Yeni Şafak gazetesinden Mustafa Sait Özkan'ın haberine göre, İstanbul Cumhuriyet Başsavcıvekili İsmail Uçar koordinesinde yürütülen soruşturma kapsamında hazırlanan iddianame İstanbul 25. Ağır Ceza Mahkemesi'ne gönderildi. "Türkiye imamı" olmakla suçlanan Mustafa Özcan’ın yardımcısı Ali Çelik, restorantın sahibi Hızır Güngör’ün de aralarında olduğu 47 isim şüpheli olarak iddianamede yer aldı.

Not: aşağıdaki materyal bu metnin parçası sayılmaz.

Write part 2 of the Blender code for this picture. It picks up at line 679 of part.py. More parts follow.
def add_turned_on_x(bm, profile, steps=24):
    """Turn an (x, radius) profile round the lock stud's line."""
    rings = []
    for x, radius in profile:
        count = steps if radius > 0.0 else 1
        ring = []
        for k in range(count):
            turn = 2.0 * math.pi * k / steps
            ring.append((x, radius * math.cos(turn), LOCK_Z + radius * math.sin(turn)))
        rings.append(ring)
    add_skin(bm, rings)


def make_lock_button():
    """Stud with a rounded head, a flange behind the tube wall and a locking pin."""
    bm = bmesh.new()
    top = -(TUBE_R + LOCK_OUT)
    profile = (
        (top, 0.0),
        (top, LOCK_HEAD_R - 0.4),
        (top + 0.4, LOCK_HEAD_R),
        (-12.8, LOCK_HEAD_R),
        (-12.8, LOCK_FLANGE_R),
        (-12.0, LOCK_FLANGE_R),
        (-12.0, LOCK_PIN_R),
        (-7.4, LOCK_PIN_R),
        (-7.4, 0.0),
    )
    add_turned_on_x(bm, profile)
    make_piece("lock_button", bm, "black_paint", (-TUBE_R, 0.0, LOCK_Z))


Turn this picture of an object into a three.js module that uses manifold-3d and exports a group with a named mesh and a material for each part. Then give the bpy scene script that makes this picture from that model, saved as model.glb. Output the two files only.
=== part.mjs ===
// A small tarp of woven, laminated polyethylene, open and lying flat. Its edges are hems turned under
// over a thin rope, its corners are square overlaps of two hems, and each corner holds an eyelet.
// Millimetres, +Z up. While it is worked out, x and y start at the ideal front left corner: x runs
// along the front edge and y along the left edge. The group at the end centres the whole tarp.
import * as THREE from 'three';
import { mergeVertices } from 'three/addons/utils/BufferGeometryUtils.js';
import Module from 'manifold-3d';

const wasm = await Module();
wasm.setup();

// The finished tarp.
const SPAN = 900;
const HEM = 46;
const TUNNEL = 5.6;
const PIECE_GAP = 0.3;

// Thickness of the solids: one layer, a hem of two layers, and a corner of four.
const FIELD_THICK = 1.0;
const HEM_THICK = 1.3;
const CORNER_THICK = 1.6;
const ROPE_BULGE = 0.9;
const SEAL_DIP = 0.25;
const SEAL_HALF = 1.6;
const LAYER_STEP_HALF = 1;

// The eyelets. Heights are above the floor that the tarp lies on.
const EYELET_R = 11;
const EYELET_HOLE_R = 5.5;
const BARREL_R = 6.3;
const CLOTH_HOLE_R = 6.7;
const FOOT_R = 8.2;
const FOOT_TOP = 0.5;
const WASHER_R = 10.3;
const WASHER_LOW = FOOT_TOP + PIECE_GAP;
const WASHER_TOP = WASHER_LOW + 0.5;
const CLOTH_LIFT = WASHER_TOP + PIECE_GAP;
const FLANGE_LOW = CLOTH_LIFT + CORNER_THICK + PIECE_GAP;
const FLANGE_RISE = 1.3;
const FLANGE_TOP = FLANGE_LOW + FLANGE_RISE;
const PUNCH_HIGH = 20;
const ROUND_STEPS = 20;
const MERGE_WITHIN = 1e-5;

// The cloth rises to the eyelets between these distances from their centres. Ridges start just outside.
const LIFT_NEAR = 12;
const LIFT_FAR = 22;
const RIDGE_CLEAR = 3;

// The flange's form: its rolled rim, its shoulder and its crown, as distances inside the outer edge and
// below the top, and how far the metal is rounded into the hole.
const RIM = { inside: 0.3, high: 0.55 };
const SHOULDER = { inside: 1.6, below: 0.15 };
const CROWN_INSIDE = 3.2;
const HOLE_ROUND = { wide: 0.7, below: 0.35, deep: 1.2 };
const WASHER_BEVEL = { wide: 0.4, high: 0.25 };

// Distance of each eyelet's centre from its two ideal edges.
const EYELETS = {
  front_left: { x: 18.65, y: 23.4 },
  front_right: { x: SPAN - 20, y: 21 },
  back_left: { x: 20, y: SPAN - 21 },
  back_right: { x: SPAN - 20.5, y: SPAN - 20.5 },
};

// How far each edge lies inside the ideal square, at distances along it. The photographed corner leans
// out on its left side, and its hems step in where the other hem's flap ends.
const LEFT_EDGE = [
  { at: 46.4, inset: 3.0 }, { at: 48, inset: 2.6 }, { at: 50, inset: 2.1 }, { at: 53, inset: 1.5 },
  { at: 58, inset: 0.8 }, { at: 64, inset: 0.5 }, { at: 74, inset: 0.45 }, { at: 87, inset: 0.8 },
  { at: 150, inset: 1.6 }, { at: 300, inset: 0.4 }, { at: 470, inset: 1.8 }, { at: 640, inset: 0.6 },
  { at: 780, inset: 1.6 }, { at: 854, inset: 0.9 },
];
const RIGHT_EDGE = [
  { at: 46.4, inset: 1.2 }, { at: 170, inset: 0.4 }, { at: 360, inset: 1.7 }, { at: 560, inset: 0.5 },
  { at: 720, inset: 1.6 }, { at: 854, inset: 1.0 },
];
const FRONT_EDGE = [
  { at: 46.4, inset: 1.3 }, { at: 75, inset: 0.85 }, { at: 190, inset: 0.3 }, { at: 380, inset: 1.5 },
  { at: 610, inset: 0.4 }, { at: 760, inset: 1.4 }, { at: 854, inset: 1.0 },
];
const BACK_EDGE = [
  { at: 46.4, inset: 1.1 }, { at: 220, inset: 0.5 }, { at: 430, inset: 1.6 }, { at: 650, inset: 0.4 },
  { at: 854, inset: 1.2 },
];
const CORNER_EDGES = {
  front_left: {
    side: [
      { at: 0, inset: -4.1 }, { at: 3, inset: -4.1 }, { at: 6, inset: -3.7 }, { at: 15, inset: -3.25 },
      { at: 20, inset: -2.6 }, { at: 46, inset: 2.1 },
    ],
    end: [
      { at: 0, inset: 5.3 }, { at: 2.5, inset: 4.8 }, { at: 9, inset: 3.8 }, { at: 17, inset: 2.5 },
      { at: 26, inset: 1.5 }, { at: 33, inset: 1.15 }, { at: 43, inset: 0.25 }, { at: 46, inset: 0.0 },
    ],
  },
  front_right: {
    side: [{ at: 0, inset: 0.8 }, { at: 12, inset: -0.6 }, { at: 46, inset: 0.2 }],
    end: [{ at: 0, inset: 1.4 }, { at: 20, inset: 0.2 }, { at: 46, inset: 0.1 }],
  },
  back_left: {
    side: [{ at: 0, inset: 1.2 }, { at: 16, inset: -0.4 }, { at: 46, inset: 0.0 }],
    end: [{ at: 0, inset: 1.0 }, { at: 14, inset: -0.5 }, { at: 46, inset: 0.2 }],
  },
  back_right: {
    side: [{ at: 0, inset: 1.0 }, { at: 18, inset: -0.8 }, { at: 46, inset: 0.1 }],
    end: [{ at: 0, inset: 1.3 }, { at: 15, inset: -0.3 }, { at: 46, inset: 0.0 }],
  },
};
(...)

Hazırlanan iddianamede Mustafa Özcan ve 'FETÖ'nün kasası olduğu iddia edilen Ali Çelik’le ilgili ayrıntılar ortaya atıldı. "Özcan’ın himmet paralarından tırtıkladığı miktarın 600 Milyon Euro olduğu" ileri sürülürken, "Özcan tarafından Ali Çelik’e sus payı olarak 60 Milyon Dolar değerindeki plaza verildiği" iddianamede yer aldı.

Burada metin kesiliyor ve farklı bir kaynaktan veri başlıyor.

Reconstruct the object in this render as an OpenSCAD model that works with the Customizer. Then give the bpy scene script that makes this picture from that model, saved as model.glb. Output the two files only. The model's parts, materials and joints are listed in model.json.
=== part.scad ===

İddianamede Mustafa Özcan’ın örgüt içerisinde de sevilmediğine yazdı. Güney Afrika’da bir okulun ihtiyaçlarının giderilememesi üzerine Fethullah Gülen’in "Mustafa Özcan’a söyleyin örgütten tırtıkladığı paralardan okulun ihtiyacını karşılasın" diye talimat verdiğine belirtildi.
Örgütün kendi içerisinde bir "saadet zinciri oluşturduğuna" değinilen iddianamede, “Türkiye ve dünya ölçeğinde düşünüldüğünde devasa bir mali yapı karşımıza çıkmaktadır. Kaldı ki bugün örgütün üst düzey yönetici ve üyelerinin tamamına yakınının yurt dışında oldukları düşünüldüğünde bu kişilerin ne ile geçindikleri konusunda bize gerekli emareleri vermektedir. Yine bu örgütün kendi elemanlarından kamudan ihraç edilen üyelerine de belli miktarlarda düzenli maaş vermesi de devasa mali yapının sonucudur” dendi.

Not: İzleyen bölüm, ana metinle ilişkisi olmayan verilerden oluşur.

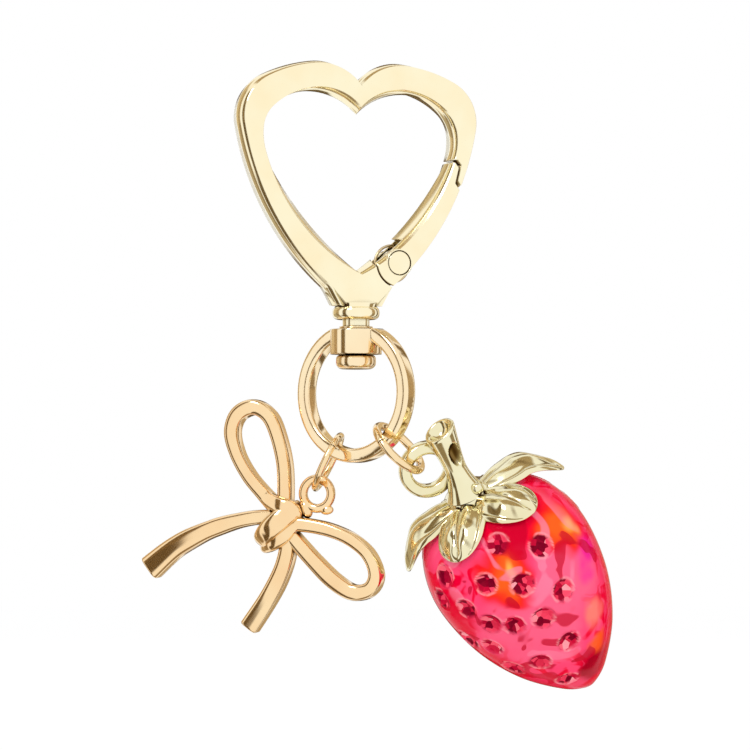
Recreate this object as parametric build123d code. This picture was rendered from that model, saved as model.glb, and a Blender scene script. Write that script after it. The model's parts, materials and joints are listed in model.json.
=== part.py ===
"""Heart-shaped spring clasp with a swivel ring that carries a ribbon bow charm and a strawberry charm.

Millimetres. The clasp stands upright in the XZ plane and its front faces -Y.
The origin is the tip of the heart's inner top notch, at mid thickness: the point a loop or key ring hangs it from.
"""

import os
from math import cos, radians, sin

from build123d import *

# Fits and clearances
running_fit = 0.05  # radial gap between a turning pin or shank and its bore
end_float = 0.08  # axial gap between turning faces
head_gap = 0.12  # gap round a sunk pin head
swing_gap = 0.35  # gap between the gate's knuckle and its seat
link_seat = 0.30  # gap between a jump ring and the wire it hangs on
cap_seat = 0.10  # glue gap between the leaf cap and the berry

# Clasp: the outline of the flat face, whose sides bulge out to the parting line
clasp_thickness = 4.4
side_bulge = 0.45
heart_half_width = 17.5
widest_drop = 1.86
lobe_top = 6.84
lobe_top_offset = 7.0
outer_notch = 3.84
inner_notch = 1.04
limb_top_width = 3.4
limb_side_width = 2.6
tip_half_width = 4.6
tip_drop = 24.16
foot_drop = 26.96
foot_half_width = 3.0

# Gate, its fork, pin and spring
pin_offset = 5.72
pin_drop = 20.76
pin_diameter = 1.6
pin_head_diameter = 3.3
pin_head_height = 0.6
pin_boss_wall = 0.3
knuckle_radius = 2.8
latch_offset = 14.3
latch_drop = 6.46
latch_gap = 0.55
hook_depth = 4.4
gate_opening = 28.0
fork_slot = 2.4
fork_relief = 0.15
tongue_thickness = 1.1
tongue_radius = 1.95
spring_wire = 0.4
spring_radius = 2.55
spring_turns = 1.37
spring_frame_leg = 2.1
spring_gate_leg = 1.85
spring_start = 255.0

# Swivel
collar_diameter = 6.6
collar_height = 1.4
neck_diameter = 3.8
neck_height = 1.35
washer_diameter = 4.7
washer_height = 0.3
barrel_diameter = 7.2
barrel_height = 3.5
shank_diameter = 2.4
shank_socket = 4.0
rivet_head_diameter = 5.6
rivet_head_height = 2.0
ring_radius = 9.8
ring_wall = 2.0
ring_depth = 2.4
ring_drop = 38.96
ring_round = 0.55
ring_heading = -62.0

# Jump rings: place round the swivel ring, lean from straight down, heading of the lean, turn about the lean
bow_link_wire = 0.95
bow_link_radius = 4.55
bow_link_place = -26.5
bow_link_lean = 26.0
bow_link_heading = 141.5
bow_link_turn = 83.0
bow_link_slack = 0.35
bow_eye_slack = 0.0
berry_link_wire = 1.2
berry_link_radius = 4.7
berry_link_place = 42.0
berry_link_lean = 46.6
berry_link_heading = -17.3
berry_link_turn = -66.0
berry_link_slack = 0.35
berry_eye_slack = 0.3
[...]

İddianamede Birim Gayrimenkule bağlı Pinhan Restorant'ın basit bir işyeri olarak düşünülemeyeceği vurgulanırken, ‘Pinhan’ kelimesinin ‘Gizli, saklanmış, gizlenmiş’ manasına geldiğine dikkat çekildi. Buradaki toplantılarla 15 Temmuz darbe girişiminin temellerinin atıldığı ileri sürülen iddianamede, "darbe girişiminin olması halinde en çok nemalanacak kesimin örgütün mali ayağının olacağı" ifade edildi.
Maltepe Belediyesi'nin bölgesindeki hemşehri derneği toplantıları, Ulusal Gönüllüler Kahvaltısı, Erenler programı, Seçim Zirve Toplantısı Yemeği, Seçim Koordinasyon merkezi çalışması, Strateji geliştirme, bir siyasi partinin ilçe delege toplantısı gibi organizasyonlarında bu şirketin restoranında yaptığı iddianamede yer aldı.
Belediyenin çoğu ücret ödemesini cari hesap ve ödenmez diye belirtilen usullerle yaptığı vurgulanan iddianamede, Maltepe Belediye Başkanına özel ikramlardan ücret alınmadığı, pahalı özel hediyelerin dönemin Belediye Başkanı’na gerekse ailesine yurt dışından getirilerek teslim edildiği iddia edildi.
Örgütün belediyeye verdiği tüm ikramları kayıt altına aldığı, bunun sebebinin Belediye Başkanı ile yapılabilecek pazarlıkta koz olarak kullanılması gösterildi. İddianameye göre Pinhan Restorant'da yapılan toplantılarla işyeri finanse edildi. 2013 yılında 6 Bin TL’lik çek ödenen şirkete, 2014 yılında 8,5 Milyon TL’lik çek ödendi. Bu çekler şirketle ticari ilişkisi olmayan şirketlerce ödendi. İddiaya göre, bu şekilde iş yeri finanse edildi.
Şirketteki aramalarda 2009 yılından 2015 yılına kadar ‘Burs’ başlıklı kasa defterinde finans giriş çıkışları bulundu. Bu bilgilere göre 2009 yılında 10 Milyon TL, 2010 ve 2011 yılında 20 Milyon TL, 2014 yılında 5, 2015 yılında ise 7,2 Milyon liralık burs toplandı. Burs dağıtımının erkekler ve bayanlar olarak ayrıldığı tespit edilirken, restorantta arama yapılan 11 Eylül 2015’e kadar burs toplandığı belirlendi.
İddianameye göre Mustafa Özcan, şüpheliler Ali Çelik ve Hızır Güngör’e örgüt adına çok sayıda şirket kurdurdu. Ali Çelik’in firari oğlu Ömer Çelik’in de Fetullah Gülen’in yanından ayırmadığı ‘Uzun Cevdet’ lakaplı Cevdet Türkyolu’nun kızıyla nişanlı olduğu ortaya çıkarıldı. Ali Çelik’in diğer oğlu Bekir Çelik’in ise Maliye Bakanlığı’nda vergi denetim uzmanı olarak görev yaptığı ortaya çıkarıldı. 2010’daki KPSS sınavının Genel Yetenek bölümündeki 60 sorudan 59’una doğru cevap verdiği belirlendi.